Lord Padmanabha, the presiding deity of Thiruvananthapuram, also known as Trivandrum, the capital of Kerala, who is depicted as reclining on a gigantic snake, Anantha, suddenly went up in the estimation of his devotees recently, when it was discovered that he has an inestimable treasure of gold in his custody.
Kerala values nothing more than gold, and it is comforting for the people of the state to know that their erstwhile rulers too had a fascination for the yellow metal, which they stored in the temple as an offering and as an insurance against famine. The innumerable jewelry shops around the temple and elsewhere in Kerala may be handling as much gold as the temple has accumulated. “God’s Own Country” is fast becoming “Gold’s Own Country”.

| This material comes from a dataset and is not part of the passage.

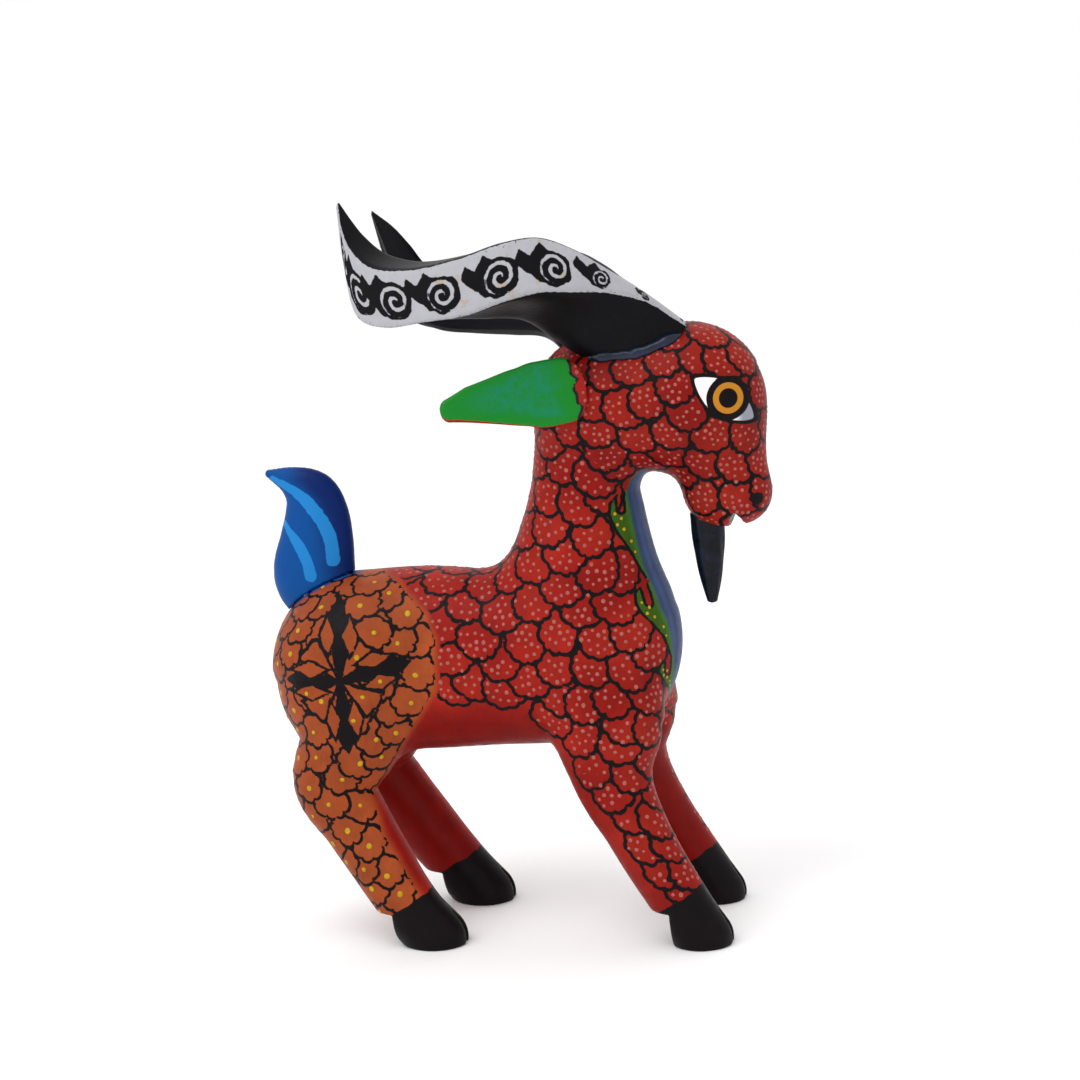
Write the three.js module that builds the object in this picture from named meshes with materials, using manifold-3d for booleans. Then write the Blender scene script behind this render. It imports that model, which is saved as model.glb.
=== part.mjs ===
// A carved copal-wood goat in the painted style of the Oaxaca valleys, built the way a carver assembles
// one: a trunk with its neck, a head, four legs, two ears, a beard, a tail and two blade horns. Each is
// a piece of its own on a wooden dowel. The legs, the head, the ears and the beard are glued for good,
// and the horns and the tail only plug in, so they pull off along their pegs. Millimetres, +X the way
// the goat faces, +Y its left, +Z up.

import * as THREE from "three";
import { mergeVertices } from "three/addons/utils/BufferGeometryUtils.js";
import Module from "manifold-3d";

const wasm = await Module();
wasm.setup();

// ---- driving dimensions -------------------------------------------------------------------------

const GAP = 0.3; // between pieces that touch, and round a dowel in its hole
const SEAM_Z = 60; // level of the flat joints where the legs meet the trunk
// The head joint is a plane through these two points and across the goat.
const NAPE = new THREE.Vector3(0, 0, 182);
const THROAT = new THREE.Vector3(38, 0, 149.5);
const SKIN_CELL = 4.8; // grid step of the body's surface
const DETAIL_CELL = 3; // grid step of the tail's and the ears' surfaces
const BLEND = 7; // how far one carved form melts into the next
const STANCE = 24; // half the distance between left and right hooves
const SOLE_Z = 1.4; // the rows below stand on this level, which becomes the ground
const STEP_Z = 13.2; // height of the notch cut behind each hoof
const CLEFT = { width: 2.6, depth: 5, height: 15 }; // the split at the front of each hoof
const DOWEL_SIDES = 20;
const SLIVER = 0.02; // detail finer than this is dropped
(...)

With only 3 percent of India’s population, Kerala gobbles up 20 percent of the country’s gold every year, and the World Gold Council estimates that India, the largest consumer of gold in the world, consumes 30 percent of the global supply. Two hundred thousand people are employed in the gold industry in this tiny state. Such is the love of gold in Kerala that there may be no household without some gold, tucked away as savings, either to be given away as wedding gifts for daughters or to raise cash by way of gold loans or outright sale.
Buying ornaments and investing in gold is an old tradition, but the proliferation of jewelry stores doing brisk business in gold, diamonds and platinum is a recent phenomenon in Kerala, coinciding with the rise in remittances from the Gulf. While Indian migrants to the west keep their money in the Swiss banks and other destinations, the Indians in the Gulf send their money back home either to purchase land in their villages or to buy gold for their women or simply as investment.
When the gold prices were favorable in the Gulf, they brought gold there, and many Kerala-based shops sprang up in the Gulf. Now that the international prices are the same, gold shops have come up in every city in Kerala. In small towns in Kerala, the most dazzling buildings are either jewelry stores or silk houses or combined “wedding palaces.” Fashionable eating places or supermarkets are extremely rare even in prosperous towns.
Most film stars of repute are either partners or “goodwill ambassadors” of these enterprises and appear on billboards or television commercials. One of them, Mohanlal, who has interests in different aspects of the gold business, advocates buying gold in various TV commercials throughout the day. He enticingly asks what his fans are doing in the evening and asserts that he cannot celebrate anything without them. He makes it appear as though gold makes the world go round.
If you want to see gold at its most ostentatious, go to a wedding. At these events, when it comes to the precious metal, the rule is the more, the merrier. Many brides are covered in gold ornaments from the neck to the knee, not to speak of the weight placed on their heads. They resemble temple elephants, which are decked from top to bottom with golden decorations during festivals.
Since gold ornaments are highly desirable and they only increase in value, all available money is spent on them with no concern. Beg or borrow, the brides must be decked in gold. They are literally worth their weight in gold. The poorer the people, the greater is the desire to show off their wealth in gold.
As the lust for gold skyrockets, the demand for imitation gold jewelry has also grown by leaps and bounds. Outside Lord Padmanabha’s temple gates, as tall as the Joyalukkas jewelry retailer’s building, is Kollam Supreme, a jeweler that freely displays intricate gold ornaments, with no care for security. The secret is that these are just gold-plated ornaments that look like the real thing, with just a gram of real gold used in each of them.
Kollam Supreme is such a well-known brand that it is hardly necessary to say anywhere that these are gold plated. The Kollam brides look as impressive as their richer counterparts at a fraction of the cost. This new brand of ornaments satisfies the intense desire of ordinary people look as affluent as their rich neighbors.
Kerala is littered with small financial institutions that lend money instantly against gold deposits. Muthoot, one of the largest of these lenders, prides itself in completing a transaction within three minutes, and its branches can be seen on every corner in Kerala.
The same family has competing businesses, with each brother advertising in a different color, red being the most prominent of them. The owner of the red Muthoot was featured on the cover of Forbes magazine for running a big business empire in India based on gold loans. Hundreds of his branches are small establishments, with a simple, but elegant, counter in front and a big, fortified room behind.
Those who have feared a crash in gold prices have been proved wrong, as prices are escalating every day, even more than fuel prices. Those who have stocks of gold are overjoyed, and people buy up even at phenomenal prices in the expectation of even higher returns. Soaring prices of any commodity should normally cause concern and raise a hue and cry. But Keralites continue to buy gold in the full confidence that gold prices will never fall.
It’s not as if Keralites don’t have other avenues for investment. Land is another hot commodity that brings in steady profits. But land transactions are fairly transparent, land registration is cumbersome and expensive, and land holdings are hard to hide. Land transactions also require sound judgment as there is an element of speculation in them. For these reasons, when it comes to their money, Keralites are putting their faith in gold.